- PROBLEM DETAILS
Extract each line of the data below exactly as written.

[PROVIDED MATERIAL start]

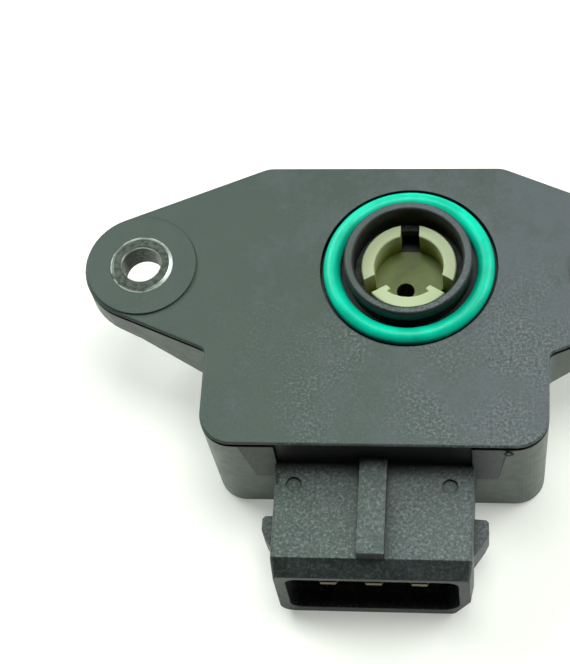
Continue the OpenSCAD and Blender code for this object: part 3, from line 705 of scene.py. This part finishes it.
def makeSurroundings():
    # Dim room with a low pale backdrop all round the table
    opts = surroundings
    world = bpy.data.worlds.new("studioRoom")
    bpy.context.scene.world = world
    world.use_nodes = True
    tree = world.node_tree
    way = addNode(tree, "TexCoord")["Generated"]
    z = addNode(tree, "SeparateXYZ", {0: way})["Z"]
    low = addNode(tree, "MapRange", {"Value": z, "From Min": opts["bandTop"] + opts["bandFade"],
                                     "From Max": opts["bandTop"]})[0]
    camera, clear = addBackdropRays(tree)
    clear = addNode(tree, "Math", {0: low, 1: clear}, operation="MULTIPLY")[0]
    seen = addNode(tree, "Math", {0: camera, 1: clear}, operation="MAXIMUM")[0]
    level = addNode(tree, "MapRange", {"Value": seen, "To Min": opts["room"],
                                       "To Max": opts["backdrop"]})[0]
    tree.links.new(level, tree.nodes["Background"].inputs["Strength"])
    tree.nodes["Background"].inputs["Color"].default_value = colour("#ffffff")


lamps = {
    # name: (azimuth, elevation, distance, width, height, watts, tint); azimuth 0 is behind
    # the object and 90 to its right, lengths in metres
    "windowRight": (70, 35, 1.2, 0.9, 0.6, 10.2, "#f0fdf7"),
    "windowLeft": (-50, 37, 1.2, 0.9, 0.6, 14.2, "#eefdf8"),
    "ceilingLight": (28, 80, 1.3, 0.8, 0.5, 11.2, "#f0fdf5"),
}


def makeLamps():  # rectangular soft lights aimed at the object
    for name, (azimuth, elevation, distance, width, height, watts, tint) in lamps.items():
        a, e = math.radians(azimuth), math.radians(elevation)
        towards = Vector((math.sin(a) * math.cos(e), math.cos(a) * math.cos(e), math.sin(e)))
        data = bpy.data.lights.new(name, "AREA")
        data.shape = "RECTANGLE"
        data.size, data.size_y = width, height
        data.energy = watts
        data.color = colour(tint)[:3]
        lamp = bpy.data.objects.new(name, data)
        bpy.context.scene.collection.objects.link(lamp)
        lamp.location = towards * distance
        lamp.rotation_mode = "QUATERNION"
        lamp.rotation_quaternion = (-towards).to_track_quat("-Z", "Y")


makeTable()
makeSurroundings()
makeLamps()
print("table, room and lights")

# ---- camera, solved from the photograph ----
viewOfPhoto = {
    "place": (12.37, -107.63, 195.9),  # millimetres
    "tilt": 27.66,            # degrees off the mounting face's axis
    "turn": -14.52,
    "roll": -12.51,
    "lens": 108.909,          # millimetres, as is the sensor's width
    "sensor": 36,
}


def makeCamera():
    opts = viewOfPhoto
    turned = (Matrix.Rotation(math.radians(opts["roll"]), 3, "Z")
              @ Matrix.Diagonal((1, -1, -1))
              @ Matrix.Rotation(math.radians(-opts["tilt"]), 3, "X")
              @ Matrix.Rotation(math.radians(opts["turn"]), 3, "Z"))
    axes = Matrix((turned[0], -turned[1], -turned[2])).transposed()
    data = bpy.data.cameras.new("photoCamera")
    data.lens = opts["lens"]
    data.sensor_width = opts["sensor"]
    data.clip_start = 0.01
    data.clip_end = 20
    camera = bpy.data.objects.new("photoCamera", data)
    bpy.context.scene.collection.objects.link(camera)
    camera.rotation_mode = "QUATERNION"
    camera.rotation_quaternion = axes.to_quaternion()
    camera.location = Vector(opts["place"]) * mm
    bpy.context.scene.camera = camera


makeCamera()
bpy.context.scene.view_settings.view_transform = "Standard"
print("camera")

[PROVIDED MATERIAL end]

- COMPLETE OUTPUT
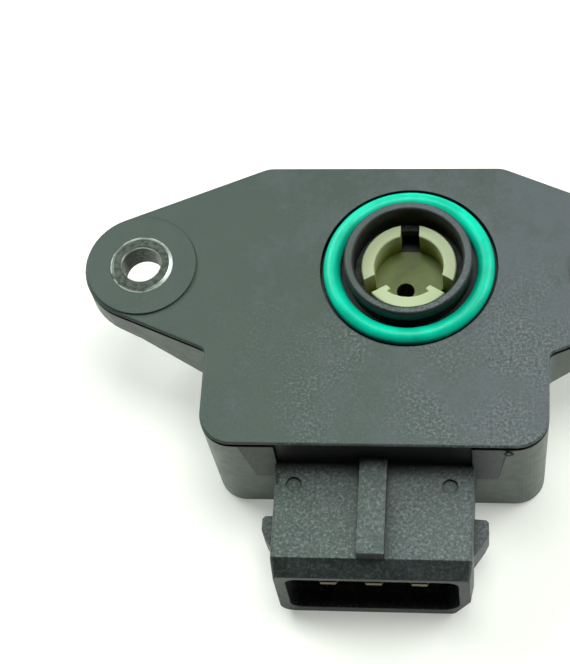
Continue the OpenSCAD and Blender code for this object: part 3, from line 705 of scene.py. This part finishes it.
def makeSurroundings():
    # Dim room with a low pale backdrop all round the table
    opts = surroundings
    world = bpy.data.worlds.new("studioRoom")
    bpy.context.scene.world = world
    world.use_nodes = True
    tree = world.node_tree
    way = addNode(tree, "TexCoord")["Generated"]
    z = addNode(tree, "SeparateXYZ", {0: way})["Z"]
    low = addNode(tree, "MapRange", {"Value": z, "From Min": opts["bandTop"] + opts["bandFade"],
                                     "From Max": opts["bandTop"]})[0]
    camera, clear = addBackdropRays(tree)
    clear = addNode(tree, "Math", {0: low, 1: clear}, operation="MULTIPLY")[0]
    seen = addNode(tree, "Math", {0: camera, 1: clear}, operation="MAXIMUM")[0]
    level = addNode(tree, "MapRange", {"Value": seen, "To Min": opts["room"],
                                       "To Max": opts["backdrop"]})[0]
    tree.links.new(level, tree.nodes["Background"].inputs["Strength"])
    tree.nodes["Background"].inputs["Color"].default_value = colour("#ffffff")


lamps = {
    # name: (azimuth, elevation, distance, width, height, watts, tint); azimuth 0 is behind
    # the object and 90 to its right, lengths in metres
    "windowRight": (70, 35, 1.2, 0.9, 0.6, 10.2, "#f0fdf7"),
    "windowLeft": (-50, 37, 1.2, 0.9, 0.6, 14.2, "#eefdf8"),
    "ceilingLight": (28, 80, 1.3, 0.8, 0.5, 11.2, "#f0fdf5"),
}


def makeLamps():  # rectangular soft lights aimed at the object
    for name, (azimuth, elevation, distance, width, height, watts, tint) in lamps.items():
        a, e = math.radians(azimuth), math.radians(elevation)
        towards = Vector((math.sin(a) * math.cos(e), math.cos(a) * math.cos(e), math.sin(e)))
        data = bpy.data.lights.new(name, "AREA")
        data.shape = "RECTANGLE"
        data.size, data.size_y = width, height
        data.energy = watts
        data.color = colour(tint)[:3]
        lamp = bpy.data.objects.new(name, data)
        bpy.context.scene.collection.objects.link(lamp)
        lamp.location = towards * distance
        lamp.rotation_mode = "QUATERNION"
        lamp.rotation_quaternion = (-towards).to_track_quat("-Z", "Y")


makeTable()
makeSurroundings()
makeLamps()
print("table, room and lights")

# ---- camera, solved from the photograph ----
viewOfPhoto = {
    "place": (12.37, -107.63, 195.9),  # millimetres
    "tilt": 27.66,            # degrees off the mounting face's axis
    "turn": -14.52,
    "roll": -12.51,
    "lens": 108.909,          # millimetres, as is the sensor's width
    "sensor": 36,
}


def makeCamera():
    opts = viewOfPhoto
    turned = (Matrix.Rotation(math.radians(opts["roll"]), 3, "Z")
              @ Matrix.Diagonal((1, -1, -1))
              @ Matrix.Rotation(math.radians(-opts["tilt"]), 3, "X")
              @ Matrix.Rotation(math.radians(opts["turn"]), 3, "Z"))
    axes = Matrix((turned[0], -turned[1], -turned[2])).transposed()
    data = bpy.data.cameras.new("photoCamera")
    data.lens = opts["lens"]
    data.sensor_width = opts["sensor"]
    data.clip_start = 0.01
    data.clip_end = 20
    camera = bpy.data.objects.new("photoCamera", data)
    bpy.context.scene.collection.objects.link(camera)
    camera.rotation_mode = "QUATERNION"
    camera.rotation_quaternion = axes.to_quaternion()
    camera.location = Vector(opts["place"]) * mm
    bpy.context.scene.camera = camera


makeCamera()
bpy.context.scene.view_settings.view_transform = "Standard"
print("camera")